China and Russia to Deepen Defense Ties—Military

China's Xi Jinping is doubling down on his strategic military partnership with Russia, even as Russian President Vladimir Putin doubles down in Ukraine this week with the largest forcible annexation of territory since World War II.

Putin will formally sign agreements to annex four of Ukraine's Russian-occupied regions at a signing ceremony in Moscow on Friday, the Kremlin said in a statement.

Beijing is unlikely to endorse the move, which could represent a real hard limit on China's political relationship with Moscow. Military relations, however, are set to grow regardless of events in Europe.

Colonel Tan Kefei, China's defense ministry spokesperson, told reporters on Thursday that the two countries would "deepen strategic communication" between their two forces and "carry out pragmatic cooperation" based on the consensus reached by Xi and Putin.

Beijing and Moscow would "continuously enrich the relationship between the two countries with new strategic meaning," said Tan.

China, which has said the ties between the two countries are based on a "non-alliance" principle, counts Putin's Russia as its only major ally in its intensifying strategic competition with the United States.

In 2019, the neighbors upgraded their relationship to a special category of its own—a "comprehensive strategic partnership of coordination for a new era." In February, three weeks before Russia's invasion of Ukraine, Xi and Putin issued a joint communiqué declaring a "no limits" partnership with "no forbidden areas" of cooperation.

The designation indicates support for one another's core interests—China on Ukraine and Russia on Taiwan, for instance—as well as further convergence on political, military and economic issues.

China, Russia To Boost Defense Ties—military
President Vladimir Putin of Russia, left, greets President Xi Jinping of China during their bilateral meeting on November 13, 2019, in Brasilia, Brazil. China’s defense spokesperson said on September 29, 2022, that the two militaries would deepen strategic cooperation based on consensus reached by their leaders. Mikhail Svetlov/Getty Images

"China and Russia are jointly committed to opposing hegemony and power politics, as well as upholding international justice and equity," Tan told the Chinese defense ministry's monthly press conference.

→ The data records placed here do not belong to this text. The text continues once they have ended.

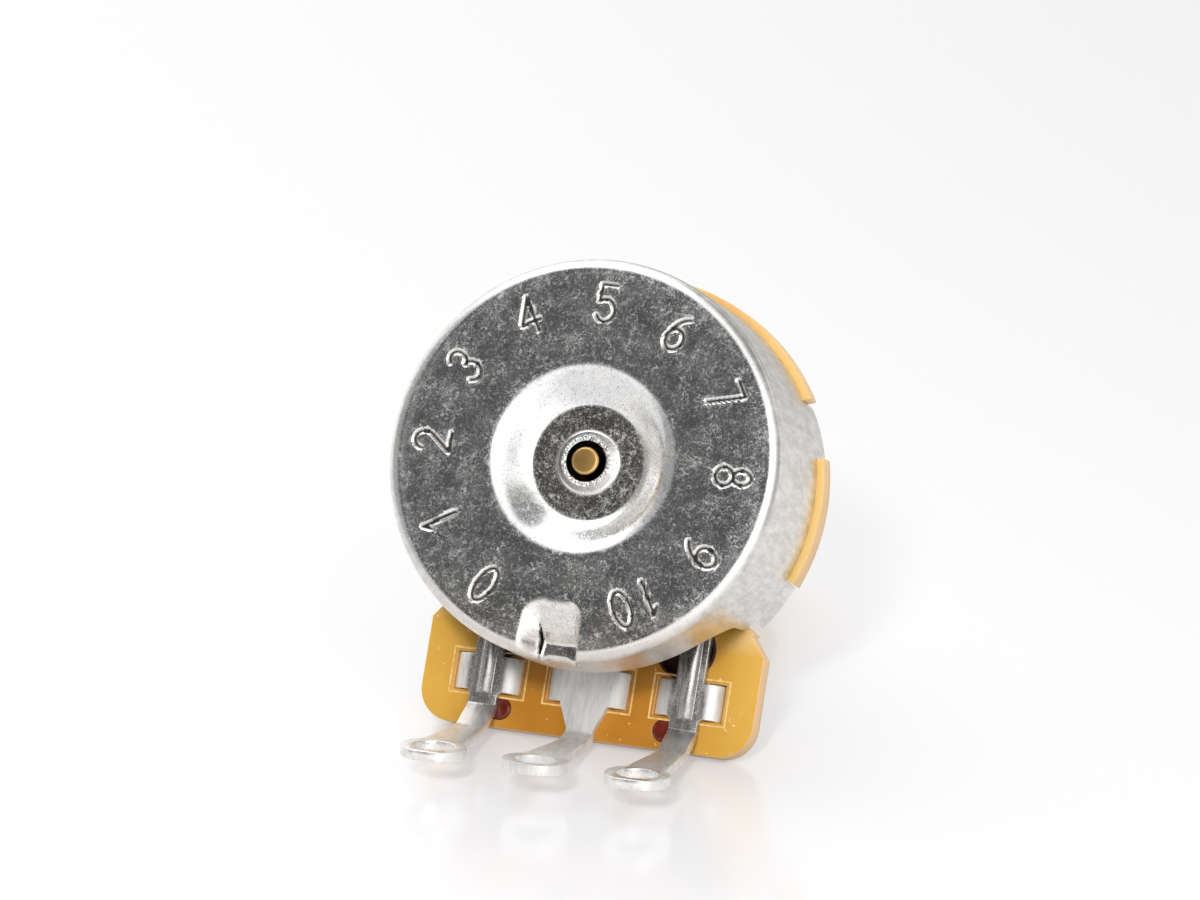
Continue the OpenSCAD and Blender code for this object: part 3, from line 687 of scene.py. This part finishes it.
def softened(node, width, segments=2, sharper_than=30):
    """A bmesh of a CAD node's solid, in millimetres, with its sharp edges bevelled."""
    bm = bmesh.new()
    bm.from_mesh(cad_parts[node].data)
    bmesh.ops.scale(bm, vec=(1 / mm, 1 / mm, 1 / mm), verts=bm.verts)
    bmesh.ops.remove_doubles(bm, verts=bm.verts, dist=0.002)
    bmesh.ops.dissolve_limit(bm, angle_limit=radians(1), verts=bm.verts, edges=bm.edges)
    least = radians(sharper_than)
    sharp = [e for e in bm.edges if len(e.link_faces) == 2 and e.calc_face_angle() > least]
    bevelled(bm, sharp, width, segments)
    return bm


# %% [markdown]
# Phenolic board is paper and resin pressed in layers. Its faces are a smooth ochre with faint clouds
# and a few pale dots. Painted shade makes them deeper in colour towards the middle, where less light
# comes through from the sides, and the sides are painted lighter. A sawn or punched edge is paler and
# shows the layers as thin lines along it, and it is painted paler still as a glow of light through the
# board.

# %% Phenolic
def phenolic():
    """Ochre resin that lets a little light through."""
    finish, tree, shader = new_finish(
        "phenolic", (0.6, 0.33, 0.05), 0.0, 0.4,
        Subsurface_Weight=0.3, Subsurface_Radius=(0.0009, 0.0006, 0.0003), Subsurface_Scale=1.0)
    clouds = grain(tree, 420.0, detail=4.0)
    shaded_middle = blend(tree, clouds, (0.41, 0.16, 0.011), (0.49, 0.21, 0.018))
    lit_sides = blend(tree, clouds, (0.58, 0.315, 0.042), (0.66, 0.39, 0.07))
    pale_dot, pale_arc = (0.9, 0.74, 0.46), (0.7, 0.5, 0.24)
    edge_red_glow, edge_pale_glow = (1.0, 0.54, 0.22), (1.0, 0.72, 0.4)
    across = calc(tree, "ABSOLUTE", coordinate(tree, "X"))
    # Painted shade: the faces are darker and redder towards the middle, and lighter towards the sides.
    face = blend(tree, over_span(tree, across, (3.5, 10.0), 0, 1, smooth=True), shaded_middle, lit_sides)
    dots = between(tree, grain(tree, 2400.0, detail=2.0, roughness=0.6), 0.69, 0.73, 0, 0.6)
    near_round = over_span(tree, distance(tree, (1, 1, 1)), (12.0, 12.7), 0, 0.6)
    above = over_span(tree, coordinate(tree, "Z"), (-9.5, -8.5), 0, 1)
    arcs = blend(tree, calc(tree, "MULTIPLY", near_round, above), blend(tree, dots, face, pale_dot), pale_arc)
    layers = grain(tree, 3800.0, detail=2.0, stretch=(14, 1, 14))
    facing = calc(tree, "ABSOLUTE", coordinate(tree, "Y", "Normal"))
    on_edge = between(tree, facing, 0.35, 0.8, 1.0, 0.0)
    # The edge colour is the real paler cut edge, painted lighter still as a glow of light through the board.
    colour = blend(tree, on_edge, arcs, blend(tree, layers, edge_red_glow, edge_pale_glow))
    wire(tree, colour, shader.inputs["Base Color"])
    wire(tree, bump(tree, grain(tree, 2500.0, detail=4.0), 0.006), shader.inputs["Normal"])
    return finish


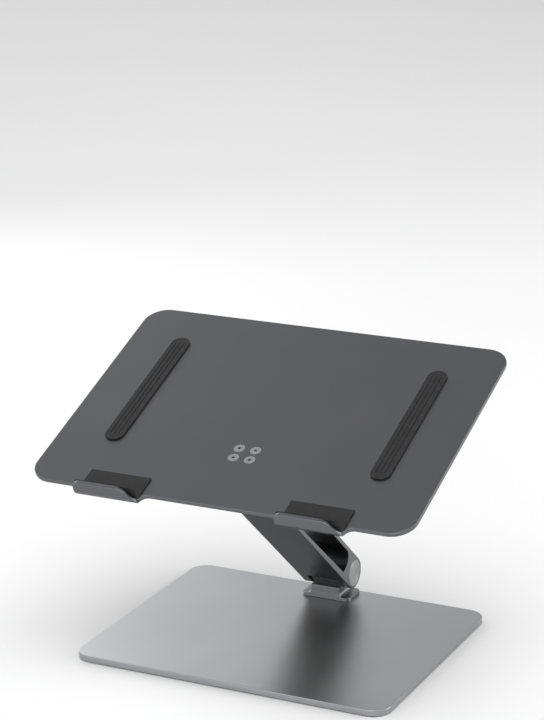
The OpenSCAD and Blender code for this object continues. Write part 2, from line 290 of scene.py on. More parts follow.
class Shader:
    """A material's node tree, with short calls for the nodes used here."""

    def __init__(self, name):
        self.material = bpy.data.materials.new(name)
        self.material.use_nodes = True
        self.tree = self.material.node_tree
        self.tree.nodes.clear()
        self.surface = self.node("ShaderNodeBsdfPrincipled")
        output = self.node("ShaderNodeOutputMaterial")
        self.link(self.surface, "BSDF", output, "Surface")
        self.place = self.node("ShaderNodeTexCoord")

    def node(self, kind, **settings):
        made = self.tree.nodes.new(kind)
        for key, value in settings.items():
            setattr(made, key, value)
        return made

    def link(self, source, output, target, socket):
        self.tree.links.new(source.outputs[output], target.inputs[socket])

    def noise(self, scale, detail=2.0, stretch=(1, 1, 1), roughness=0.5):
        """Noise over the object's own coordinates, with its scale per metre."""
        mapping = self.node("ShaderNodeMapping")
        mapping.inputs["Scale"].default_value = stretch
        self.link(self.place, "Object", mapping, "Vector")
        noise = self.node("ShaderNodeTexNoise")
        noise.inputs["Scale"].default_value = scale
        noise.inputs["Detail"].default_value = detail
        noise.inputs["Roughness"].default_value = roughness
        self.link(mapping, "Vector", noise, "Vector")
        return noise

    def spread(self, source, output, low, high, from_low=NOISE_LOW, from_high=NOISE_HIGH):
        """Maps a value to the range low to high."""
        remap = self.node("ShaderNodeMapRange")
        remap.inputs["From Min"].default_value = from_low
        remap.inputs["From Max"].default_value = from_high
        remap.inputs["To Min"].default_value = low
        remap.inputs["To Max"].default_value = high
        self.link(source, output, remap, "Value")
        return remap

    def math(self, operation, first, second):
        """Combines two (node, output) pairs, or a pair and a number."""
        made = self.node("ShaderNodeMath", operation=operation)
        for index, value in enumerate((first, second)):
            if isinstance(value, tuple):
                self.link(value[0], value[1], made, index)
            else:
                made.inputs[index].default_value = value
        return made

    def edge_mask(self, radius, strength):
        """1 on exposed edges and 0 on flats, from how a rounded normal differs."""
        bevel = self.node("ShaderNodeBevel", samples=EDGE_SAMPLES)
        bevel.inputs["Radius"].default_value = radius
        geometry = self.node("ShaderNodeNewGeometry")
        dot = self.node("ShaderNodeVectorMath", operation="DOT_PRODUCT")
        self.link(bevel, "Normal", dot, 0)
        self.link(geometry, "Normal", dot, 1)
        return self.spread(dot, "Value", strength, 0.0, EDGE_FULL, EDGE_NONE)

    def blend_colours(self, mask, output, low, high):
        mix = self.node("ShaderNodeMix", data_type="RGBA")
        mix.inputs[MIX_LOW].default_value = (*low, 1)
        mix.inputs[MIX_HIGH].default_value = (*high, 1)
        self.link(mask, output, mix, MIX_FACTOR)
        return mix

    def colour_from(self, mix):
        self.link(mix, MIX_RESULT, self.surface, "Base Color")

    def edge_highlight_colour_from(self, mix, highlight_colour, radius, strength):
        """The colour of a mix, going over to a paler one on exposed edges: a painted edge
        highlight.
        """
        highlighted_mix = self.node("ShaderNodeMix", data_type="RGBA")
        highlighted_mix.inputs[MIX_HIGH].default_value = (*highlight_colour, 1)
        self.link(mix, MIX_RESULT, highlighted_mix, MIX_LOW)
        self.link(self.edge_mask(radius, strength), "Result", highlighted_mix, MIX_FACTOR)
        self.colour_from(highlighted_mix)

    def bump(self, source, output, height, strength=1.0, below=None):
        """Bump of a height in metres, on top of another bump if one is given."""
        bump = self.node("ShaderNodeBump")
        bump.inputs["Strength"].default_value = strength
        bump.inputs["Distance"].default_value = height
        self.link(source, output, bump, "Height")
        if below is not None:
            self.link(below, "Normal", bump, "Normal")
        return bump

    def vector_math(self, operation, source, output, value=None):
        """An operation on a vector, with a constant second vector if it needs one."""
        made = self.node("ShaderNodeVectorMath", operation=operation)
        self.link(source, output, made, 0)
        if value is not None:
            made.inputs[1].default_value = value
        return made

    def tangent(self, source, output):
        """The direction along which the gloss is spread."""
        length = self.vector_math("NORMALIZE", source, output)
        self.link(length, "Vector", self.surface, "Tangent")

    def set(self, **values):
        for key, value in values.items():
            self.surface.inputs[key.replace("_", " ")].default_value = value


def anodised(name, colour, roughness):
    """Bead-blasted, anodised aluminium: fine sparkle, soft clouds, and paler edges that are a
    painted highlight.
    """
    shader = Shader(name)
    clouds = shader.noise(scale=9.0, detail=3.0)
    mask = shader.spread(clouds, "Fac", 0.0, 1.0)
    base = shader.blend_colours(mask, "Result", tinted(colour, 0.97), tinted(colour, 1.03))
    highlight_colour = tinted(colour, 1.7, EDGE_HIGHLIGHT_LIFT)
    shader.edge_highlight_colour_from(base, highlight_colour, radius=0.7 * MM, strength=0.55)
    beads = shader.noise(scale=2600.0, roughness=0.6)
    smears = shader.noise(scale=38.0, detail=4.0, stretch=(1, 0.45, 1))
    fine = shader.spread(beads, "Fac", -0.035, 0.035)
    wide = shader.spread(smears, "Fac", roughness - 0.012, roughness + 0.016)
    total = shader.math("ADD", (fine, "Result"), (wide, "Result"))
    shader.link(total, "Value", shader.surface, "Roughness")
    pits = shader.bump(beads, "Fac", height=0.02 * MM, strength=0.35)
    shader.link(pits, "Normal", shader.surface, "Normal")
    shader.set(Metallic=1.0)
    return shader.material


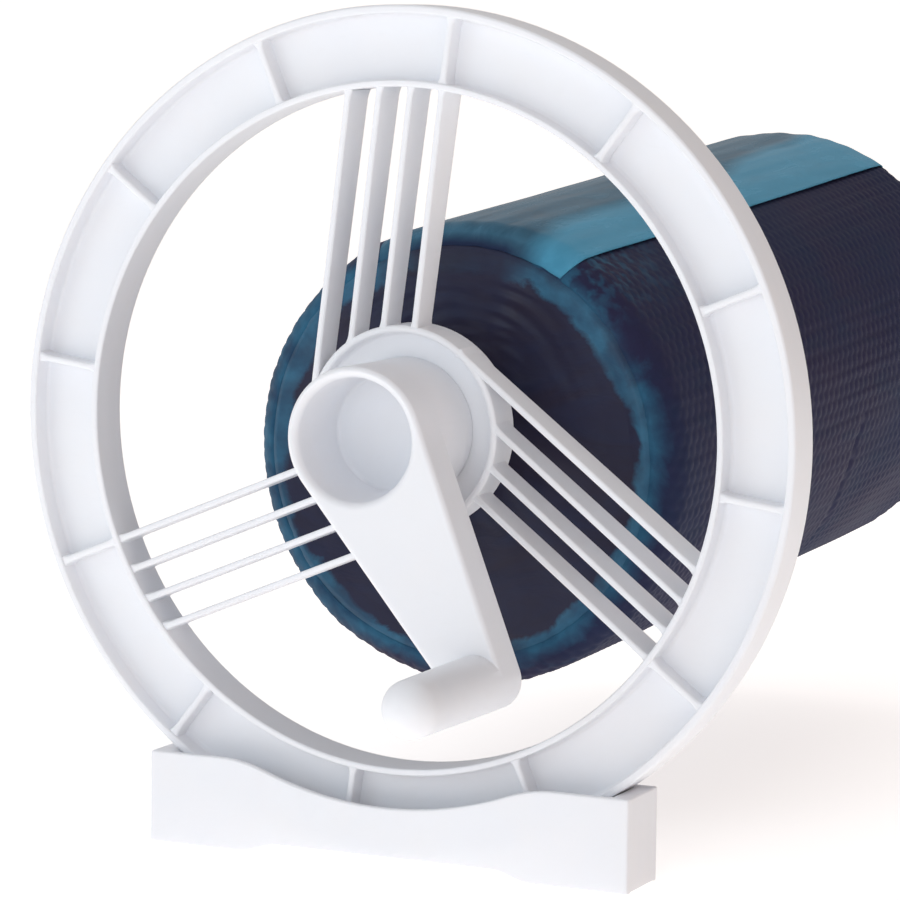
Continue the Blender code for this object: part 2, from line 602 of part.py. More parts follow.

"Exchanges and cooperation between the two militaries have continued to deepen in various fields," the senior defense official said. "Strategic communication has reached a new level, pragmatic cooperation has witnessed new breakthroughs, and new progress has been made in [bilateral] mechanisms."

The Chinese and Russian air forces conducted four joint patrol missions in 2022, said Tan. China's main service branches also traveled to the Russian Far East to take part in Moscow's quadrennial Vostok war games earlier this month. Naval vessels from China and Russia continued joint training missions in the Pacific after that.

On Monday, the U.S. Coast Guard said it tracked a group of three Chinese and four Russian warships conducting an exercise in the Northern Pacific last week. The naval patrols in the Bering Sea—their second such drills in 12 months—took them within 75 nautical miles of Alaska's Kiska Island on September 19, the Coast Guard said.

"China will continue to uphold an open and friendly attitude, conduct extensive military cooperation and exchanges with more countries, continuously raise the level of strategic mutual trust, and jointly safeguard world peace and stability," Tan said.

Tan also used the occasion to criticize Taiwan, whose government announced plans to raise defense spending by nearly 14 percent next year, the first double-digit increase in years.

Taipei's decision, which is pending approval by parliament, comes amid heightened tensions with Beijing, which claims the island as part of its territory. Taiwan's defense ministry has earmarked funds for the purchase of sophisticated American weaponry such as HIMARS launchers.

Tan said Taipei had "deliberately exaggerated the so-called mainland military threat against Taiwan, confused right and wrong, and intensified tensions and confrontation across the Taiwan Strait."

President Tsai Ing-wen of Taiwan says she has no intention of changing the island's political status by declaring independence, a move also discouraged by the United States. But China considers Tsai a supporter of the Taiwan independence movement nonetheless.

"There will be no peace across the Taiwan Strait unless the Taiwan independence separatist forces are eradicated," Tan said.